2. Parents of young children usually do not lean on their kids for emotional support during a divorce. Yet parents of adult children often do. 

Getting divorced, the participants will usually get caught up in their emotions. This is normal and part of the process. Your children are going to be emotional about the divorce too. Should you be a divorcing parent with young children, everyone will tell you to take extra care of your children.  But what about the kids when they are adults? 

What You Can Do: Ask your children what they are thinking and feeling. After doing so, just sit there and listen to what they have to say! You are going through painful situation as your world has been turned upside down. It is not an easy time. Let your children share with you their emotions. Even if you may not like what you hear, let them get their feelings out in the open. Also keep the divorce in broad terms, but please spare them the details. 

3. Because there is no court ordered parenting schedule, it is often more difficult for adult children to repair broken relationships with a divorced parent. 

While you may think that only young children can be alienated from their parent’s truth is, ANY child can be alienated from his/her parent. If you keep telling your child horrible stuff about their other parent, they will either hate that parent, hate you, or hate both of you. 

What You Can Do: Take the high road! You do not need to overshare personal information with your children about your spouse. There does not need to be an effort on your end to make your spouse look bad to your children. Remember that your spouse is also your child’s other parent. They deserve to have a relationship with both of their parents. The children do not need to be put in a situation where they feel pressured to pick sides. 

4. A late in life divorce threatens older adult’s financial security. Their adult children are often left having to financially support one or both of their parents during and after the divorce. 

When a divorce happens in our thirties or forties there is time to replenish what was lost financially from a divorce. If a divorce occurs as the parents are approaching retirement or have already retired, this scenario does not offer the same time frame to recapture the money that may have been lost from a divorce. 
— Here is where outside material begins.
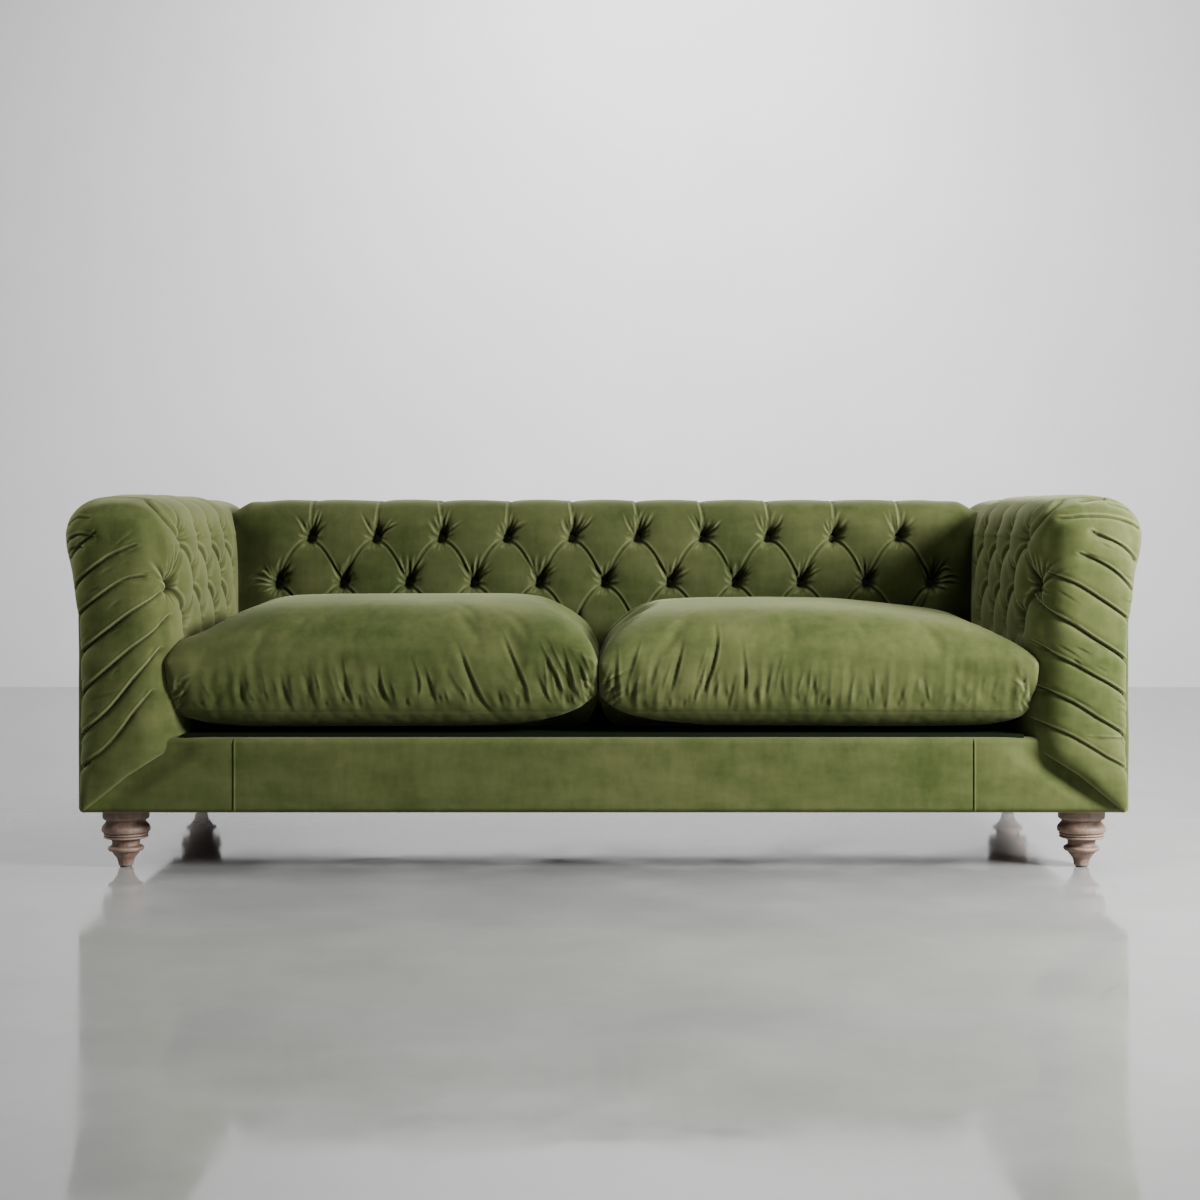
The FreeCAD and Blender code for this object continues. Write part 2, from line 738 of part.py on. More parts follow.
backTools = [recess(point, backOutward) for line in backRows for point in line]
for upper, lower in zip(backRows, backRows[1:]):
    for point in upper:
        for partner in lower:
            if abs(point.x - partner.x) < pitch:
                backTools.append(tuftPleat(point, partner, backOutward))
for point in backRows[0]:
    start = backPoint(point.x, size("roll_start_height"))
    shoulder = Vector(point.x, start.y + (ridgeFront - start.y) * rollRunShare,
                      start.z + (backTop - start.z) * rollRiseShare)
    crown = Vector(point.x, ridgeFront, backTop)
    heel = Vector(point.x, ridgeRear, backTop)
    inside = Vector(point.x, ridgeRear, start.z)
    backTools += rollPleats(point, [shoulder, crown, heel], inside)
feature("back_pad", backBlank.cut(Part.makeCompound(backSlots)).cut(backTools))
feature("back_buttons", Part.makeCompound([button(point, backOutward) for line in backRows for point in line]))


# Arm pad: the section of a scroll arm, drawn in at the front so that its edges are round.
outerInsetShare = 0.4


def armSection(y, inset):
    inner = size("arm_inner") + inset
    outer = size("overall_width") / 2 - inset * outerInsetShare
    top = size("overall_height") - inset
    start = Vector(inner + size("arm_face_lean"), y, size("roll_start_height") - inset)
    crown = Vector(inner + size("arm_face_lean") + size("arm_roll_run"), y, top)
    heel = Vector(crown.x + size("arm_ridge_width") - inset, y, top)
    shoulder = Vector(start.x + (crown.x - start.x) * rollRunShare, y, start.z + (top - start.z) * rollRiseShare)
    widest = Vector(outer, y, size("roll_widest_height"))
    outerShoulder = Vector(heel.x + (outer - heel.x) * rearBulgeShare, y, top - (top - widest.z) * rearDropShare)
    tuck = Vector(outer - size("roll_lip"), y, size("roll_underside_height"))
    wall = size("rail_outer") - inset * outerInsetShare
    under = Vector(wall, y, size("roll_underside_height"))
    base = Vector(wall, y, size("rail_top"))
    foot = Vector(inner, y, size("rail_top"))
    return Part.Wire([
        Part.LineSegment(foot, start).toShape(),
        Part.Arc(start, shoulder, crown).toShape(),
        Part.LineSegment(crown, heel).toShape(),
        Part.Arc(heel, outerShoulder, widest).toShape(),
        Part.LineSegment(widest, tuck).toShape(),
        Part.LineSegment(tuck, under).toShape(),
        Part.LineSegment(under, base).toShape(),
        Part.LineSegment(base, foot).toShape(),
    ])


frontFace = size("front_face")
depthShares = (0, 0.1, 0.32, 0.67, 1)
insetShares = (1, 0.56, 0.23, 0.05, 0)
armSections = [armSection(frontFace + size("arm_front_round") * depth, size("arm_front_inset") * inset)
               for depth, inset in zip(depthShares, insetShares)]
armSections.append(armSection(lipRear, 0))
armBlank = Part.makeLoft(armSections, True, True)

# The facing runs down over the border's end to the bottom corner.
facingTopShare = 0.35
facingInsetShare = 0.6
facingInner = size("arm_inner") + size("arm_front_inset") * facingInsetShare
facingOuter = size("panel_outer")
facingCorners = [
    Vector(facingOuter - size("facing_edge"), frontFace, size("foot_height")),
    Vector(facingOuter, frontFace, size("foot_height")),
    Vector(facingOuter, frontFace, size("border_top")),
    Vector(size("rail_outer") - size("facing_edge"), frontFace,
           size("border_top") + size("border_height") * facingTopShare),
    Vector(facingInner + size("facing_edge"), frontFace,
           size("border_top") + size("border_height") * facingTopShare),
    Vector(facingInner, frontFace, size("border_top")),
]
facing = Part.Face(Part.makePolygon(facingCorners + facingCorners[:1]))
facing = facing.extrude(Vector(0, size("facing_thickness"), 0))

far = size("overall_width")
armCuts = [
    Part.makeBox(far, size("border_thickness"), size("border_height"),
                 Vector(0, size("border_face"), size("foot_height"))),
    Part.makeBox(far, lipRear, size("roll_underside_height"), Vector(0, size("rail_rear"), 0)),
    Part.makeBox(size("rail_thickness"), size("rail_length"), size("post_top_height") - size("rail_top"),
                 Vector(size("post_inner"), size("post_front"), size("rail_top"))),
    Part.makeBox(size("top_rail_width"), size("rail_length"), size("top_rail_height"),
                 Vector(size("top_rail_inner"), size("post_front"), size("post_top_height"))),
]
armPlain = armBlank.fuse(facing).cut(Part.makeCompound(armCuts))


def armPoint(y, height):
    share = (height - size("rail_top")) / rise
    return Vector(size("arm_inner") + size("arm_face_lean") * share, y, height)


armOutward = Vector(-rise, 0, size("arm_face_lean")).normalize()
armPitch = size("arm_button_pitch")
firstButton = frontFace + size("arm_first_button")
armRoom = size("back_face") - size("recess_mouth") / 2
armRows = []
for row, height in enumerate(rowHeights(size("arm_button_row_pitch"))):
    start = firstButton + (armPitch / 2 if row == 1 else 0)
    count = int((armRoom - start) / armPitch) + 1
    armRows.append([armPoint(start + index * armPitch, height) for index in range(count)])

cornerShare = 0.35
cornerOutward = Vector(-1, -1, 0).normalize()
cornerButton = Vector(size("arm_inner") + size("arm_front_inset") * cornerShare + size("arm_face_lean"),
                      frontFace + size("arm_front_round") * (1 - cornerShare) * cornerShare,
                      size("arm_corner_button_height"))

armTools = [recess(point, armOutward) for line in armRows for point in line]
armTools.append(recess(cornerButton, cornerOutward))
for upper, lower in zip(armRows, armRows[1:]):
    for point in upper:
        for partner in lower:
            if abs(point.y - partner.y) < armPitch:
                armTools.append(tuftPleat(point, partner, armOutward))
armCrown = size("arm_inner") + size("arm_face_lean") + size("arm_roll_run")
for point in armRows[0]:
    start = armPoint(point.y, size("roll_start_height"))
    crown = Vector(armCrown, point.y, size("overall_height"))
    shoulder = Vector(start.x + (crown.x - start.x) * rollRunShare, point.y,
                      start.z + (crown.z - start.z) * rollRiseShare)
    heel = crown + Vector(size("arm_ridge_width"), 0, 0)
    inside = Vector(heel.x, point.y, start.z)
    armTools += rollPleats(point, [shoulder, crown, heel], inside)

# Front pleats run from the inner edge down to the outer one: start and end as shares
# of the arm's width and of the height above the border.
pleatShares = (
    ((0.78, 0.88), (0.95, 0.77)),
    ((0.40, 0.82), (0.93, 0.62)),
    ((0.33, 0.69), (0.92, 0.50)),
    ((0.24, 0.62), (0.91, 0.34)),
    ((0.24, 0.43), (0.90, 0.17)),
    ((0.28, 0.23), (0.90, 0.02)),
)
armWidth = size("overall_width") / 2 - size("arm_inner")
armTall = size("overall_height") - size("border_top")
for start, end in pleatShares:
    upper, lower = [Vector(size("arm_inner") + armWidth * wide, frontFace, size("border_top") + armTall * tall)
                    for wide, tall in (start, end)]
    armTools.append(pleat(upper, lower, Vector(0, -1, 0), size("front_pleat_depth"), size("front_pleat_width")))

rightPad = armPlain.cut(armTools)
rightButtons = [button(point, armOutward) for line in armRows for point in line]
rightButtons.append(button(cornerButton, cornerOutward))
middle = Vector()
sideways = Vector(1, 0, 0)
feature("arm_pad_right", rightPad)
feature("arm_pad_left", rightPad.mirror(middle, sideways))
feature("arm_buttons_right", Part.makeCompound(rightButtons))
feature("arm_buttons_left", Part.makeCompound([item.mirror(middle, sideways) for item in rightButtons]))


# Seat cushions: crowned covers with drawn-in sides round a foam core.
cushionInner = size("cushion_middle_gap") / 2
cushionOuter = size("arm_inner") - size("cushion_side_gap")
cushionFront = frontFace + size("cushion_front_setback")
cushionRear = size("back_face") - size("cushion_side_gap")
cushionMiddle = Vector((cushionInner + cushionOuter) / 2, (cushionFront + cushionRear) / 2, 0)
halfLength = (cushionOuter - cushionInner) / 2
halfDepth = (cushionRear - cushionFront) / 2
crownRun = halfDepth - size("cushion_crown_flat")
crownHeightShares = (0, 0.06, 0.17, 0.5, 0.66, 0.8, 0.91, 1)
crownInsetShares = (0.16, 0.05, 0, 0, 0.05, 0.17, 0.38, 0.78)


def cushionSection(height, inset):
    """A rounded rectangle whose four sides bow inwards."""
    half = Vector(halfLength - inset, halfDepth - inset, 0)
    radius = size("cushion_corner_radius")
    drawn = size("cushion_draw_in")
    bend = radius * (1 - math.sqrt(0.5))
    edges = []
    corners = ((1, -1), (1, 1), (-1, 1), (-1, -1))
    lifted = cushionMiddle + Vector(0, 0, height)
    for (x, y), (nextX, nextY) in zip(corners, corners[1:] + corners[:1]):
        tip = lifted + Vector(x * half.x, y * half.y, 0)
        alongX = Vector(-x * radius, 0, 0)
        alongY = Vector(0, -y * radius, 0)
        knee = tip + Vector(-x * bend, -y * bend, 0)
        first, last = (tip + alongX, tip + alongY) if x * y < 0 else (tip + alongY, tip + alongX)
        edges.append(Part.Arc(first, knee, last).toShape())
        nextTip = lifted + Vector(nextX * half.x, nextY * half.y, 0)
        if x == nextX:
            target = nextTip + Vector(0, -nextY * radius, 0)
            waist = (last + target) / 2 + Vector(-x * drawn, 0, 0)
        else:
            target = nextTip + Vector(-nextX * radius, 0, 0)
            waist = (last + target) / 2 + Vector(0, -y * drawn, 0)
        edges.append(Part.Arc(last, waist, target).toShape())
    return Part.Wire(edges)


cushionBase = size("cushion_base")
cushionTall = size("cushion_height")
cushionSections = [cushionSection(cushionBase + cushionTall * height, crownRun * inset)
                   for height, inset in zip(crownHeightShares, crownInsetShares)]
cushionBlank = Part.makeLoft(cushionSections, True, True)
coreMargin = size("core_margin")
rightCore = Part.makeBox(2 * (halfLength - coreMargin), 2 * (halfDepth - coreMargin), size("core_height"),
                         cushionMiddle + Vector(coreMargin - halfLength, coreMargin - halfDepth,
                                                cushionBase + size("core_lift")))
rightCover = cushionBlank.cut(rightCore)
feature("seat_cushion_right", rightCover)
feature("seat_cushion_left", rightCover.mirror(middle, sideways))
feature("cushion_core_right", rightCore)
feature("cushion_core_left", rightCore.mirror(middle, sideways))

doc.recompute()
for item in doc.Objects:
    if "Invalid" in item.State or "Error" in item.State:
        raise RuntimeError(f"{item.Label} failed: {item.State}")
for item in subParts:
    if item.Shape.isNull() or not item.Shape.isValid():
        raise RuntimeError(f"{item.Label} has no valid shape")

os.makedirs("parts", exist_ok=True)
for item in subParts:
    item.Shape.exportStep(f"parts/{item.Label}.step")
print(len(subParts), "sub-parts")
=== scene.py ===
import json
import math

import bmesh
import bpy
import numpy as np
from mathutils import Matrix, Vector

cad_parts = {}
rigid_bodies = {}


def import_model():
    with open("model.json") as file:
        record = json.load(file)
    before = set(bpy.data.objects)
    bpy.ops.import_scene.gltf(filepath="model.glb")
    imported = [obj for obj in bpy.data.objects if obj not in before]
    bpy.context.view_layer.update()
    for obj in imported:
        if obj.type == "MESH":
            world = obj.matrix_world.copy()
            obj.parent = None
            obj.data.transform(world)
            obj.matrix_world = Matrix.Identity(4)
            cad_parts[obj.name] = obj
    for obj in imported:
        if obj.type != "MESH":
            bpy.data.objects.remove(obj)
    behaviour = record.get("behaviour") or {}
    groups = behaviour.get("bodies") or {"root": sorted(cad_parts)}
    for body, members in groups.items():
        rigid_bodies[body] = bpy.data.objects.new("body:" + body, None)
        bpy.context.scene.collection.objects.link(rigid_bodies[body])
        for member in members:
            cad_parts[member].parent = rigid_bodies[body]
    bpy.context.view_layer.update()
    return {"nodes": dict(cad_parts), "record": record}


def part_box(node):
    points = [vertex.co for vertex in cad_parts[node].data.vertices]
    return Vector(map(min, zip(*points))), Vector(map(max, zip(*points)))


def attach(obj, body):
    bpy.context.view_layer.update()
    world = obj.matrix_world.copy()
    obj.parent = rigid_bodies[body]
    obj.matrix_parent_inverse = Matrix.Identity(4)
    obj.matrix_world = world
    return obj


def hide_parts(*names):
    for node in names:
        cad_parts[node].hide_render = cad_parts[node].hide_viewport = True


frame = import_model()

# The sofa's own frame: metres, -Y is the front, the floor is z = 0.
sofa = {
    "frontFace": -0.475,
    "rearFace": 0.475,
    "backPanelFace": 0.448,
    "armInner": 0.849,
    "deckHeight": 0.2772,
    "backFace": 0.158,
}


def deselectAll():
    if bpy.context.object and bpy.context.object.mode != "OBJECT":
        bpy.ops.object.mode_set(mode="OBJECT")
    bpy.ops.object.select_all(action="DESELECT")


def pick(piece):
    deselectAll()
    piece.select_set(True)
    bpy.context.view_layer.objects.active = piece


def smoothStep(value):
    held = np.clip(value, 0, 1)
    return held * held * (3 - 2 * held)


def places(piece):
    spots = np.empty(len(piece.data.vertices) * 3)
    piece.data.vertices.foreach_get("co", spots)
    return spots.reshape(-1, 3)


def setPlaces(piece, spots):
    piece.data.vertices.foreach_set("co", np.ascontiguousarray(spots, dtype=np.float64).reshape(-1))
    piece.data.update()


def editAll(piece):
    pick(piece)
    bpy.ops.object.mode_set(mode="EDIT")
    bpy.ops.mesh.select_all(action="SELECT")


def mergeDoubles(piece, distance):
    editAll(piece)
    bpy.ops.mesh.remove_doubles(threshold=distance)
    bpy.ops.object.mode_set(mode="OBJECT")


# Puts a modifier on a piece with the given settings and applies it.
def applied(piece, kind, **settings):
    pick(piece)
    modifier = piece.modifiers.new(kind.capitalize(), kind)
    for setting, value in settings.items():
        setattr(modifier, setting, value)
    bpy.ops.object.modifier_apply(modifier=modifier.name)


# A sheet of quads laid over an array of places, rows by columns.
def clothGrid(name, spots, flip=False):
    deselectAll()
    rows, columns, _ = spots.shape
    bpy.ops.mesh.primitive_grid_add(x_subdivisions=columns - 1, y_subdivisions=rows - 1, size=1)
    piece = bpy.context.object
    piece.name = name
    piece.data.name = name
    setPlaces(piece, spots)
    if flip:
        editAll(piece)
        bpy.ops.mesh.flip_normals()
        bpy.ops.object.mode_set(mode="OBJECT")
    bpy.ops.object.shade_smooth()
    return piece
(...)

What You Can Do: What looked like a lot of money to live on in your senior years doesn’t carry the same cache when it is cut in half. Be practical with your financial decisions.

A household with two Social Security benefits coming in each month, will now be one Social Security benefit coming in each month. Meet with a Certified Divorce Analyst or a financial advisor to have your new retirement plan mapped out. Know what your income will be and the sources of where it will come from when your divorce is settled.

Maybe. your children will want to help you out financially. However, ARE they able to help you out financially without cutting things out of their family’s financial future? You MAY want to keep the family house because of all the memories that have occurred there. ARE you able to afford the family home on your own? These are some of the hard questions that need to be answered.